Citigroup Global Markets Japan Inc. シティグループ証券株式会社
- Company type: Subsidiary
- Industry: Investment banking Securities trading
- Founded: 2003; 23 years ago
- Headquarters: Chiyoda, Tokyo (HQ) Osaka, Osaka (Branch), Japan
- Key people: Luke Randell (president & CEO, representative director)
- Parent: Citigroup
- Website: www.citigroup.jp/en/about/cgmj/index.html

= Citigroup Global Markets Japan =

Financial services firm in Japan

Citigroup Global Markets Japan Inc. (シティグループ証券株式会社, Shitigurūpu Shōken Kabushiki-gaisha) is the division of Citigroup that operates in Japan.

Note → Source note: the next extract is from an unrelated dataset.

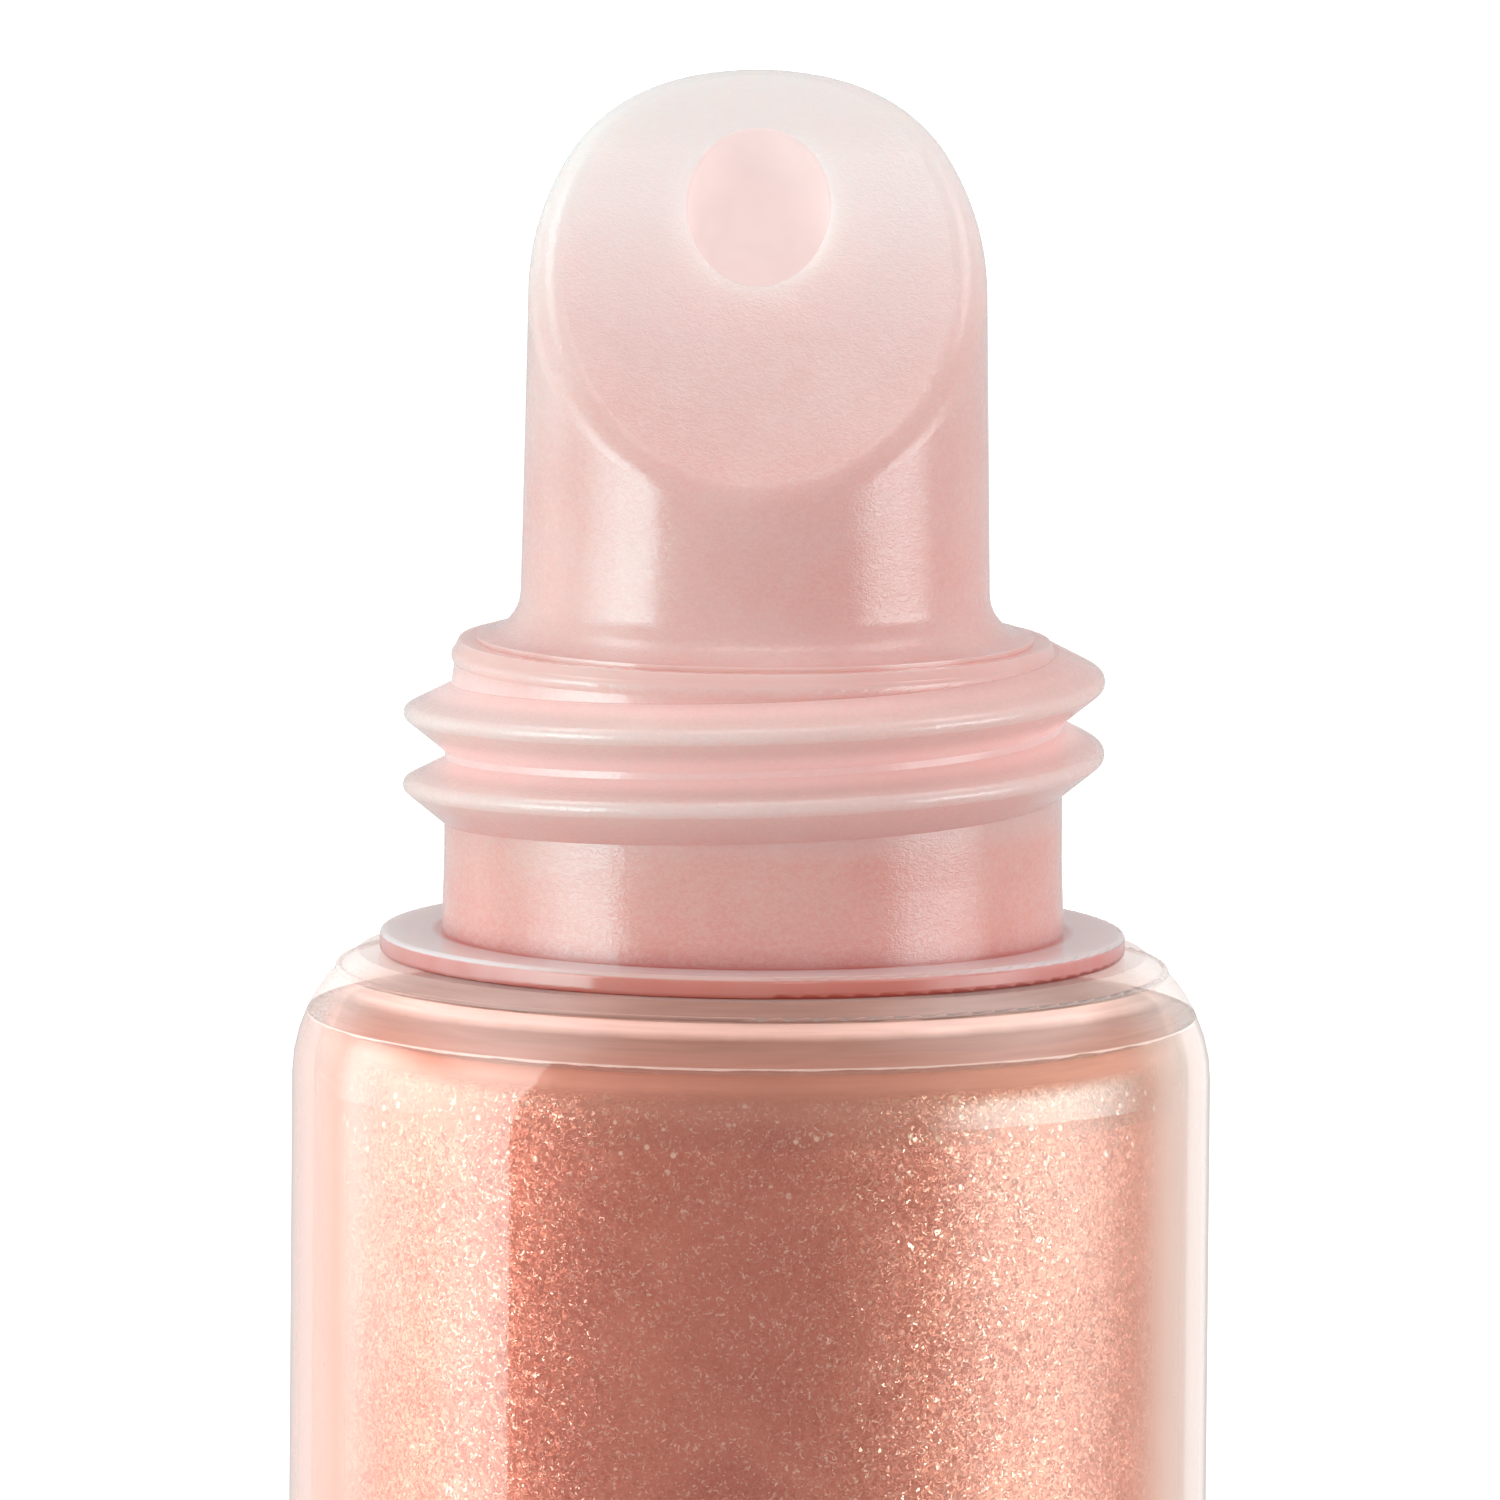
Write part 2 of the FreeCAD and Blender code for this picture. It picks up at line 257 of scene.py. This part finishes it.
def applicatorPlastic(graph):
    look = applicatorLook
    place = graph.position()
    across, depth, height = graph.split(place)
    out = (across * across + depth * depth) ** 0.5
    top = look["tones"][-1][0]
    colour = (height / top).ramp([(mm / top, shade) for mm, shade in look["tones"]])
    cloud = graph.noise(place, *look["cloudNoise"]).step(*look["cloudSpread"])
    colour = (cloud * look["cloudShare"]).blend(colour, look["cloudTone"])
    thread = out.step(*look["threadRadius"]) * height.step(*look["threadHeight"])
    colour = (thread * look["threadShare"]).blend(colour, look["threadTone"])
    # painted reflection on the flange's level top
    flange = out.step(*look["flangeRadius"]) * height.band(*look["flangeTop"])
    colour = (flange * look["flangeSheenShare"]).blend(colour, look["flangeSheenTone"])
    # painted shade and reflection of the dark fill, darkening the front of the flange's rim
    rim = (out.step(*look["rimRadius"]) * height.step(*look["rimHeight"])
           * depth.step(*look["rimFront"]))
    colour = (rim * look["rimShadeShare"]).blend(colour, look["rimShadeTone"])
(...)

It provides investment banking services.

==History==
Nikko Cordial and Citigroup established a joint venture in Japan in 1999, later called Nikko Citigroup, which operated through a "branch office" in Naha, Japan under the trade name Nikko Salomon Smith Barney Securities (日興ソロモン・スミス・バーニー証券, Nikkō Soromon Sumisu Bānī Shōken).

In October 2007, after acquiring a 68% interest earlier in the year, Citigroup acquired the minority interests in Nikko Cordial.

In September 2009, Citigroup sold Nikko Cordial to Sumitomo Mitsui Financial Group.

The investment banking business remained as Citigroup Global Markets Japan.